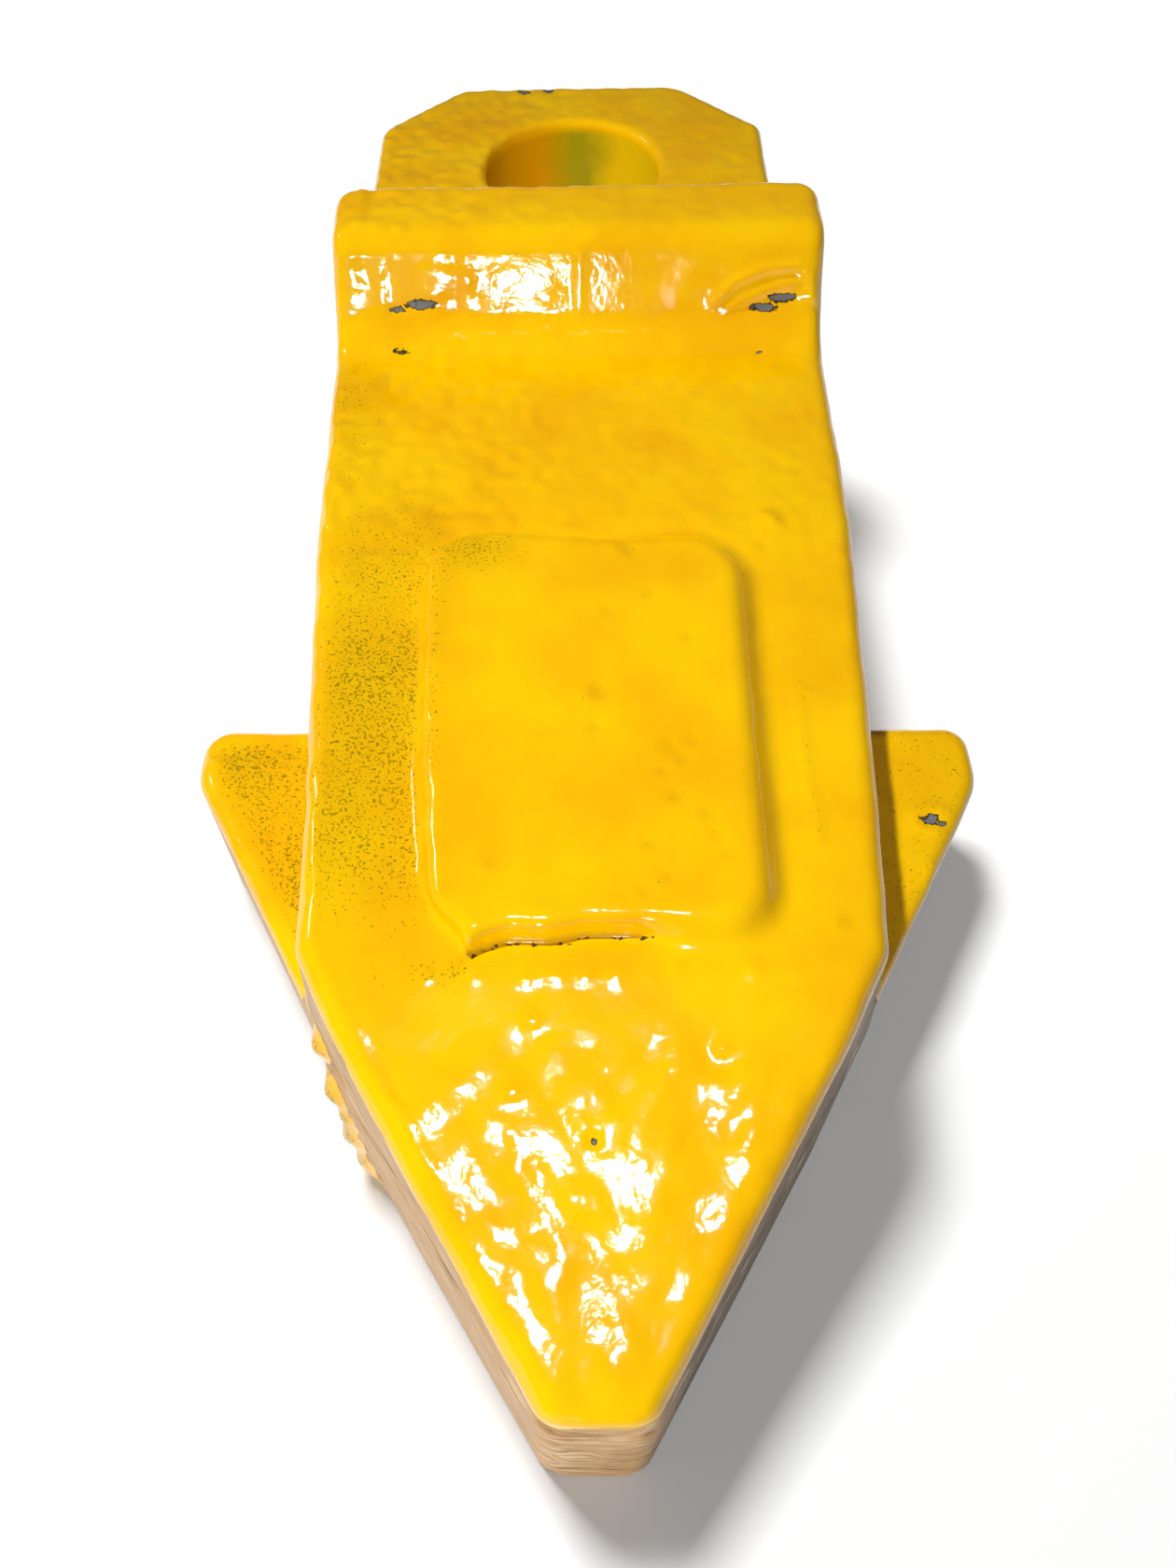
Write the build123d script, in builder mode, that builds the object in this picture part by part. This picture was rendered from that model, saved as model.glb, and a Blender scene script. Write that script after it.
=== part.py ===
from build123d import *
from math import radians, tan
import os

# Crusher tooth, one steel casting: an arrow-shaped blade with two barbs, a raised body with a pad
# on its sloping deck, a level web, a cross rib, and a lug with an upright eye for the holding pin.
# Millimetres. The base lies on Z = 0 and the tip points along -Y. X = 0 is the middle plane.

# Lengths along the tooth, one after the other from the tip.
nose_length = 50.9          # tip to the crease where the nose meets the deck
deck_length = 80.4          # crease to the ridge where the deck meets the web
web_length = 47.7
rib_face_run = 8.1          # run of the rib's sloping front face
rib_top_length = 18.1
rib_to_eye = 34.5
eye_to_end = 34.7

# Heights.
web_height = 52.0           # the lug's top is level with the web
deck_drop = 3.3             # ridge down to the crease
nose_drop = 15.7            # crease down to the tip
rib_rise = 18.0             # rib above the web

# Blade in plan.
blade_height = 27.9
nose_front_width = 12.0     # between the sharp corners that the nose radius rounds off
nose_wall_length = 43.9     # along the tooth, to where the walls turn into the barb flanks
barb_span = 127.0           # across the barbs' blunted points
barb_side_length = 10.9     # from the flank's line to the barb's rear face
nose_wall_angle = 32.7      # nose wall from the middle plane
flank_wall_angle = 29.5     # barb flank from the middle plane

# Body and lug in plan.
body_shoulder_width = 79.2   # where the barb flanks' lines turn into the body's sides
body_waist_width = 87.2     # parallel from the barbs' rear faces to the ridge
body_rear_width = 90.6
lug_inset = 2.4             # lug inside the body's rear width, each side
lug_chamfer = 18.0
eye_diameter = 37.0

# Pad on the deck.
pad_length = 70.5
pad_front_width = 47.5
pad_rear_width = 51.0
pad_height = 3.5
pad_to_crease = 4.2

# Radii.
nose_corner_radius = 5.0
barb_side_radius = 6.0      # where the flank turns into the barb's blunted point
barb_rear_radius = 4.0
shoulder_radius = 6.0
body_corner_radius = 6.0
lug_corner_radius = 8.0
pad_corner_radius = 7.0
crease_radius = 20.0
ridge_radius = 60.0
rib_foot_radius = 9.0
rib_crest_radius = 4.5
body_edge_radius = 3.0
blade_edge_radius = 2.5
lug_edge_radius = 2.5
lug_root_radius = 2.5
pad_edge_radius = 1.6
eye_rim_radius = 1.5

# Stations, measured from the tip, and the levels of the side profile.
crease_station = nose_length
ridge_station = crease_station + deck_length
rib_foot_station = ridge_station + web_length
rib_crest_station = rib_foot_station + rib_face_run
rib_back_station = rib_crest_station + rib_top_length
eye_station = rib_back_station + rib_to_eye
overall_length = eye_station + eye_to_end

crease_height = web_height - deck_drop
nose_height = crease_height - nose_drop
rib_height = web_height + rib_rise
lug_height = web_height

# The blade's half width is a line along each wall. The shoulder is where the barb flank's line
# crosses the line of the body's side.
nose_slope = tan(radians(nose_wall_angle))
flank_slope = tan(radians(flank_wall_angle))
flank_start_half = nose_front_width / 2 + nose_slope * nose_wall_length
barb_side_station = nose_wall_length + (barb_span / 2 - flank_start_half) / flank_slope
blade_length = barb_side_station + barb_side_length
shoulder_station = nose_wall_length + (body_shoulder_width / 2 - flank_start_half) / flank_slope


def along(station):
    """Y of a station: Y = 0 is halfway between the tip and the lug's end."""
    return station - overall_length / 2


def rounded_outline(corners):
    """Closed outline through (across, up, radius) corners, each rounded to its radius."""
    return FilletPolyline(
        *[(across, up) for across, up, _ in corners],
        radius=[radius for _, _, radius in corners],
        close=True,
    )


def mirrored_outline(half_corners):
    """Closed outline from its right half's corners, listed from the front to the rear."""
    return rounded_outline(half_corners + [(-x, y, radius) for x, y, radius in reversed(half_corners)])


nose_corners = [
    (nose_front_width / 2, along(0), nose_corner_radius),
    (flank_start_half, along(nose_wall_length), 0),
]

# Blade: the arrow's plan, with its upper edge rounded all round.
with BuildPart() as blade:
    with BuildSketch():
        with BuildLine():
            mirrored_outline(nose_corners + [
                (barb_span / 2, along(barb_side_station), barb_side_radius),
                (barb_span / 2, along(blade_length), barb_rear_radius),
            ])
        make_face()
    extrude(amount=blade_height)
    fillet(blade.faces().sort_by(Axis.Z)[-1].edges(), blade_edge_radius)

# Body: its plan is drawn up to the rib's height, and the side profile trims the top.
with BuildPart() as body:
    with BuildSketch():
        with BuildLine():
            mirrored_outline(nose_corners + [
                (body_shoulder_width / 2, along(shoulder_station), shoulder_radius),
                (body_waist_width / 2, along(blade_length), 0),
                (body_waist_width / 2, along(ridge_station), 0),
                (body_rear_width / 2, along(rib_back_station), body_corner_radius),
            ])
        make_face()
    extrude(amount=rib_height)
    with BuildSketch(Plane.YZ):
        with BuildLine():
            rounded_outline([
                (along(0), 0, 0),
                (along(0), nose_height, 0),
                (along(crease_station), crease_height, crease_radius),
                (along(ridge_station), web_height, ridge_radius),
                (along(rib_foot_station), web_height, rib_foot_radius),
                (along(rib_crest_station), rib_height, rib_crest_radius),
                (along(rib_back_station), rib_height, 0),
                (along(rib_back_station), 0, 0),
            ])
        make_face()
    extrude(amount=max(body_rear_width, body_waist_width), both=True, mode=Mode.INTERSECT)
    # The upper rim runs along both sides, round the tip and over the back of the rib. The edges
    # that cross the top between them stay, so they are taken out of the choice.
    upper_edges = body.edges().filter_by(lambda edge: edge.center().Z > body_edge_radius)
    rim = upper_edges - upper_edges.filter_by(Axis.Z)
    crossings = rim.filter_by(Axis.X).sort_by(Axis.Y)[1:-1]
    fillet(rim - crossings, body_edge_radius)

# Pad: a low raised panel that lies on the sloping deck.
deck_plane = Plane(
    origin=(0, along(crease_station), crease_height),
    x_dir=(1, 0, 0),
    z_dir=(0, -deck_drop, deck_length),
)
with BuildPart() as pad:
    with BuildSketch(deck_plane):
        with BuildLine():
            mirrored_outline([
                (pad_front_width / 2, pad_to_crease, pad_corner_radius),
                (pad_rear_width / 2, pad_to_crease + pad_length, pad_corner_radius),
            ])
        make_face()
    extrude(amount=pad_height)
    fillet(pad.faces().sort_by(Axis.Z)[-1].edges(), pad_edge_radius)

# Lug: it starts inside the rib, and its two rear corners are cut off.
lug_half = body_rear_width / 2 - lug_inset
with BuildPart() as lug:
    with BuildSketch():
        with BuildLine():
            mirrored_outline([
                (lug_half, along(rib_back_station) - rib_top_length / 2, 0),
                (lug_half, along(overall_length) - lug_chamfer, lug_corner_radius),
                (lug_half - lug_chamfer, along(overall_length), lug_corner_radius),
            ])
        make_face()
    extrude(amount=lug_height)
    fillet(lug.faces().sort_by(Axis.Z)[-1].edges().sort_by(Axis.Y)[1:], lug_edge_radius)

# The casting: the four forms in one solid, then the eye and the rounding at the rib's back.
with BuildPart() as tooth:
    for form in (blade, body, pad, lug):
        add(form.part)
    with Locations((0, along(eye_station), lug_height)):
        Hole(radius=eye_diameter / 2, depth=lug_height)
    eye_rim = tooth.faces().filter_by(GeomType.CYLINDER).sort_by_distance(
        (0, along(eye_station), lug_height / 2))[0].edges().sort_by(Axis.Z)[-1]
    fillet(eye_rim, eye_rim_radius)
    lug_root = tooth.edges().filter_by(Axis.X).sort_by_distance((0, along(rib_back_station), lug_height))[0]
    fillet(lug_root, lug_root_radius)

tooth.part.label = "tooth"
os.makedirs("parts", exist_ok=True)
export_step(tooth.part, "parts/tooth.step")
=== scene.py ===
"""Looks of a jaw crusher tooth: one steel casting under thick gloss enamel, with ground side walls.

Lengths in this file are millimetres, and the mesh is turned to metres at the end. A station is the
distance from the tip along the tooth. Y = 0 in the row frame is halfway along.
"""

import logging
import math
from dataclasses import dataclass, field
from enum import Enum
from functools import cached_property

import bmesh
import bpy
import numpy as np
from mathutils import Matrix, Vector


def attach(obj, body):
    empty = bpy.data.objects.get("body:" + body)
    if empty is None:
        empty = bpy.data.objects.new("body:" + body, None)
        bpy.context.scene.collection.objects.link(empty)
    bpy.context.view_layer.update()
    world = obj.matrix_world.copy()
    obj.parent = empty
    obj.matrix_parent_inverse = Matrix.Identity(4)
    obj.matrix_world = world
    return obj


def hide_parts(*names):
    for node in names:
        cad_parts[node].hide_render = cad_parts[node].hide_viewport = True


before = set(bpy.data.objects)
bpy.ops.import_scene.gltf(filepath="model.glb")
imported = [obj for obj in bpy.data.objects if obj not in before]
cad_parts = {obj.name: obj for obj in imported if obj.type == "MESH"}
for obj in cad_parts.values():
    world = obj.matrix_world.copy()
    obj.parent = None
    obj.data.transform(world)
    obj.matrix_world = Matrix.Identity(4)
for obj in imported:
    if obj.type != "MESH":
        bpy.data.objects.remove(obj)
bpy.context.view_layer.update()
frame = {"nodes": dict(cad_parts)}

MM = 0.001
log = logging.getLogger("tooth")


class Mask(Enum):
    """Point attributes that say which finish shows at a place, from 0 to 1."""

    BARE = "bare_wall"
    CHIP_AND_GROOVE_SHADOW = "chipped_and_groove_shadow"
    DRY = "dry_spray"
    # The eye's mask carries its thin paint and the painted shade and light across the eye.
    THIN = "thin_paint_and_painted_shade"
    ALONG = "wall_along"


class Axis(Enum):
    """The three directions of a grid."""

    X = 0
    Y = 1
    Z = 2


# Distance fields


def smoothstep(value: np.ndarray, low: float, high: float) -> np.ndarray:
    """Rises from 0 at low to 1 at high as 3t^2 - 2t^3."""
    t = np.clip((value - low) / (high - low), 0.0, 1.0)
    return t * t * (3.0 - 2.0 * t)


def round_meet(a: np.ndarray, b: np.ndarray, radius: float) -> np.ndarray:
    """Where two solids overlap, with the outer edge rounded.

    The larger distance holds, and within the radius of both faces it is the length of the pair of
    distances from the arc's middle.

    Args:
        a: signed distance of the first solid.
        b: signed distance of the second solid.
        radius: radius of the edge between their faces.

    Returns:
        Signed distance of the common solid.
    """
    return np.minimum(np.maximum(a, b), -radius) + np.hypot(
        np.maximum(a + radius, 0.0), np.maximum(b + radius, 0.0))


def round_join(a: np.ndarray, b: np.ndarray, radius: float) -> np.ndarray:
    """Two solids as one, with a fillet in the corner between them: round_meet turned inside out."""
    return -round_meet(-a, -b, radius)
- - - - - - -
**The request**. Copy the lines from the start of the data verbatim, stopping after the line containing "eye_to_end = 34.7".

**Worked solution**.
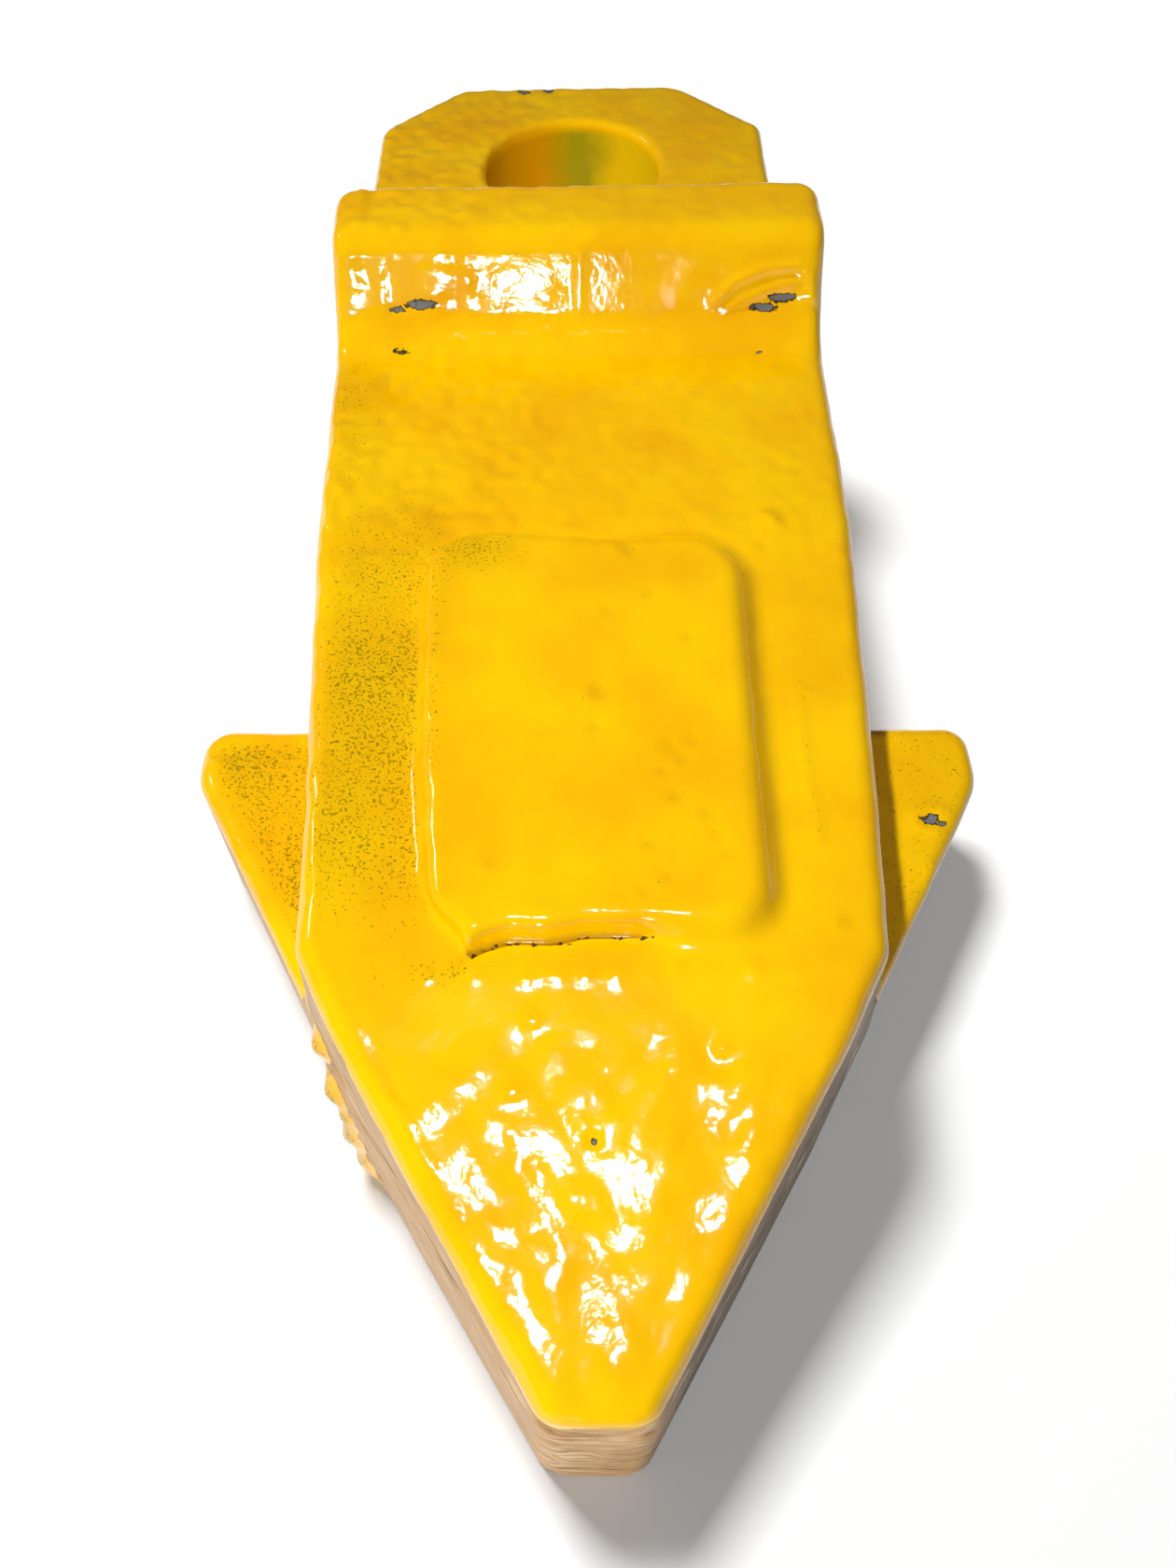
Write the build123d script, in builder mode, that builds the object in this picture part by part. This picture was rendered from that model, saved as model.glb, and a Blender scene script. Write that script after it.
=== part.py ===
from build123d import *
from math import radians, tan
import os

# Crusher tooth, one steel casting: an arrow-shaped blade with two barbs, a raised body with a pad
# on its sloping deck, a level web, a cross rib, and a lug with an upright eye for the holding pin.
# Millimetres. The base lies on Z = 0 and the tip points along -Y. X = 0 is the middle plane.

# Lengths along the tooth, one after the other from the tip.
nose_length = 50.9          # tip to the crease where the nose meets the deck
deck_length = 80.4          # crease to the ridge where the deck meets the web
web_length = 47.7
rib_face_run = 8.1          # run of the rib's sloping front face
rib_top_length = 18.1
rib_to_eye = 34.5
eye_to_end = 34.7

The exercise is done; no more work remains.